T’aurais cru ça ?
dans l’hebdo N° 1227 Acheter ce numéro
Comme l’a (très justement) relevé Tenzin Gyatso [^2] dans sa biographie de Jean-Luc Mélenchon [^3] : il est bon, parfois, de reconnaître ses erreurs (sans quoi, pour ce qui serait d’accéder au nirvana, tu peux toujours te gratter, petit scarabée).
Moi qui te parle, par exemple : je mesure – et veux confesser – qu’il m’est arrivé, ici même, de me montrer un peu roide dans ma perception de la personnalité – tout aussi bien que des agissements – de Nicolas Sarkozy, chef de l’État français. Si je me rappelle bien, j’avais tendance à le trouver totalement affreux. Or, c’était injuste. Car il devient jour après jour plus évident, depuis sa réélection de mai dernier, que Nicolas Sarkozy pouvait (pour de bon) changer – et qu’il s’est, de fait, assoupli.
Dans le cours de son premier quinquennat, souviens-t’en, il s’était par exemple fait une pénible spécialité de nommer des ministres de l’Intérieur littéralement obsédés par le nombre d’étrangers qu’ils allaient chaque an bouter – que c’en devenait giga-flippant. Alors que là, il a trouvé en Manuel Valls un garçon beaucoup plus tempér… Attends, non, je crois que je me suis fourvoyé dans un exemple modérément probant.

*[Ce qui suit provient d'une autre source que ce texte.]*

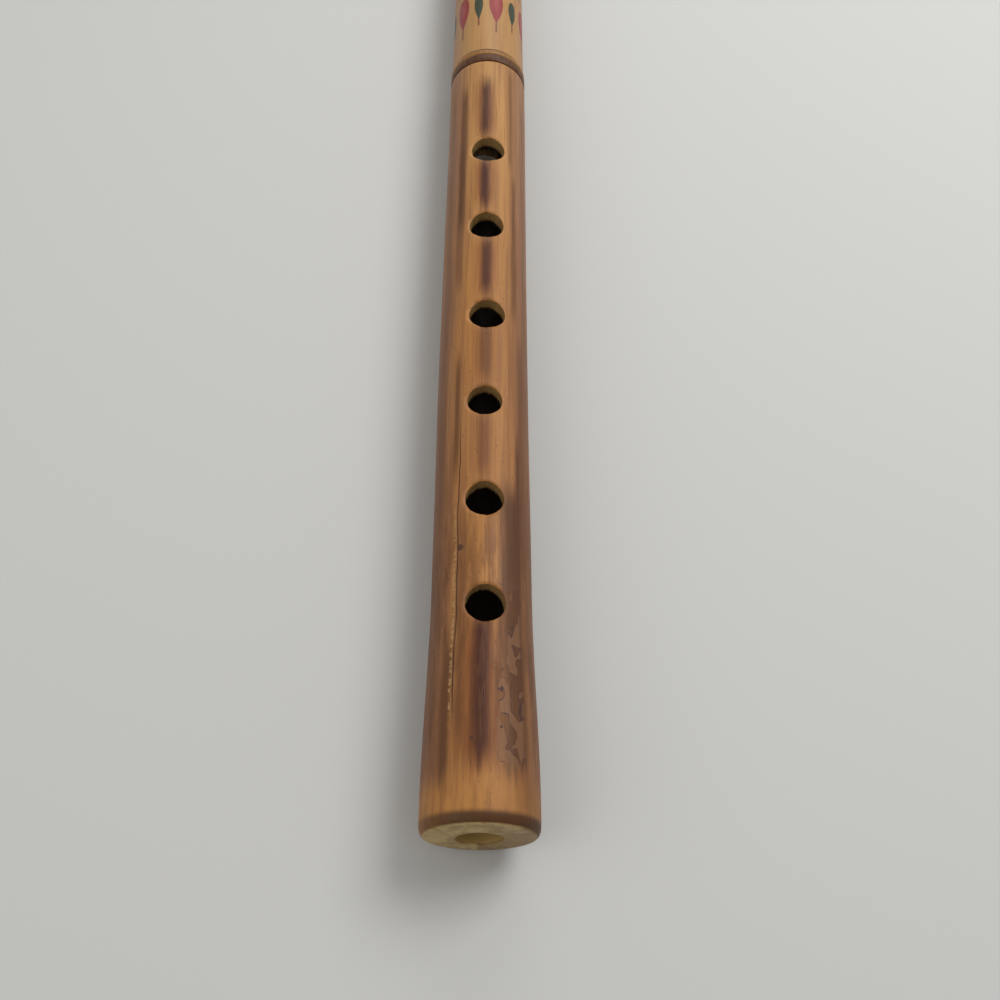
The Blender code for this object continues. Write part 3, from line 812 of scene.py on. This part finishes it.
def lathe(name, profile, segments=96, closed=False):
    """Turn a profile of (radius, y) round the flute's axis; a closed profile gives a ring."""
    body = bmesh.new()
    rings = []
    for radius, y in profile:
        turns = [2 * math.pi * i / segments for i in range(segments)] if radius else [0.0]
        rings.append([body.verts.new((radius * math.sin(t), y, AXIS_Z + radius * math.cos(t)))
                      for t in turns])
    for low, high in zip(rings, rings[1:] + rings[:1] if closed else rings[1:]):
        for i, j in next_pairs(segments):
            corners = [low[i % len(low)], low[j % len(low)], high[j % len(high)], high[i % len(high)]]
            body.faces.new(list(dict.fromkeys(corners)))
    return link_solid(name, body)


def plain_mesh(obj):
    """Replace an object's mesh by its evaluated shape, without its modifiers."""
    graph = bpy.context.evaluated_depsgraph_get()
    mesh = bpy.data.meshes.new_from_object(obj.evaluated_get(graph))
    obj.modifiers.clear()
    obj.data = mesh
    return obj


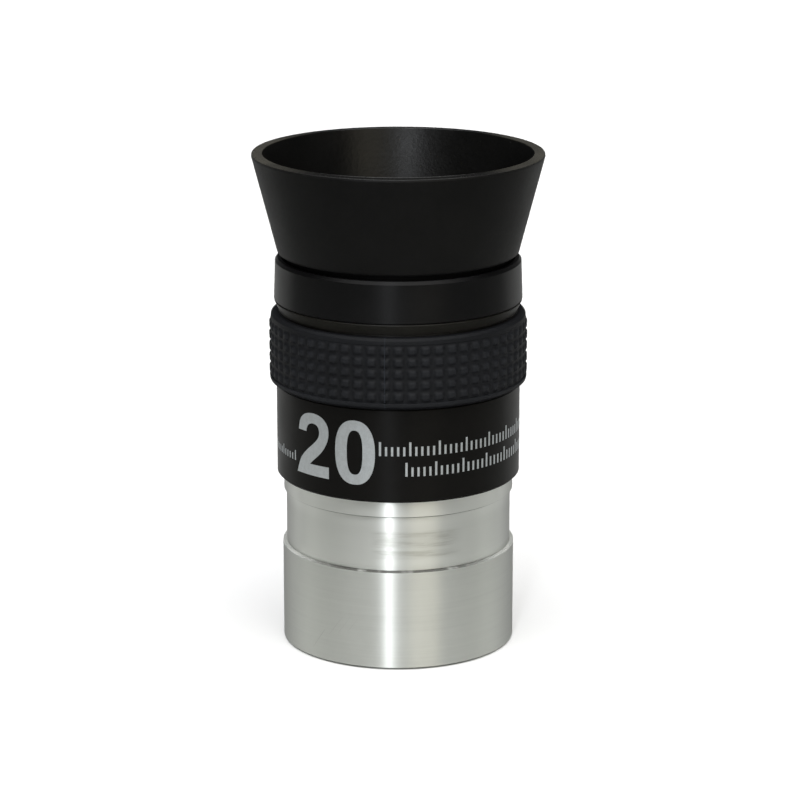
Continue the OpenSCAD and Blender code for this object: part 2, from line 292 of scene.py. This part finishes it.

Prenons plutôt, si tu veux bien, les relations de Nicolas Sarkozy avec les nanti(e)s du « grand » patronat. Sous son premier mandat, l’empressement qu’il mettait à les saturer de gâteries (fiscales, mais pas que) lui avait valu d’être affublé du sobriquet de « président des riches » – point totalement immérité puisqu’en effet le gars se montrait si appliqué à devancer les moindres désirs de la possédance qu’icelle, quotidiennement comblée, n’avait jamais rien à lui demander. C’était l’époque, remember, où il annonçait crânement qu’il allait hausser la TVA (pour mieux complaire à mâme Parisot).
Mais depuis sa réélection, cette étroite complicité est moins immédiatement évidente. Même : il arrive des fois que le Sarkozy nouveau fasse patienter le CAC. Ainsi, les « 98 plus grands patrons français » ont été obligés de lui lancer, il y a peu, un ultimatum – tu nous baisses les charges ou si qu’on t’en colle une ? – pour qu’enfin il se décide à redevenir l’hausseur de TVA qui avait fait leur bonheur entre 2007 et 2012.
Et certes, il a finalement obtempéré – ce n’est pas non plus comme s’il s’était soudain métamorphosé en ennemi du Capital – et distribué aux ultimateux des baisses de charges façon Père Noël. Mais il n’empêche que son style est moins rugueux qu’il n’était naguère, et qu’il donne véritablement l’impression d’avoir mis un (tout petit) peu d’eau dans sa vinasse libérale – tant et si bien qu’il est permis de penser que, s’il continue sur cette même lancée, il finira, au bout d’à peine trente ou quarante quinquennats, par se convertir au socialisme : t’aurais cru ça de lui, toi ?
[^2]: Le dalaï-lama, quoi.
[^3]: Jean-Luc against the burning monks , Tenzin Gyatso, éditions du Bouddha vénère, 2012.
Sébastien Fontenelle est un garçon plein d’entrain, adepte de la nuance et du compromis. Enfin ça, c’est les jours pairs.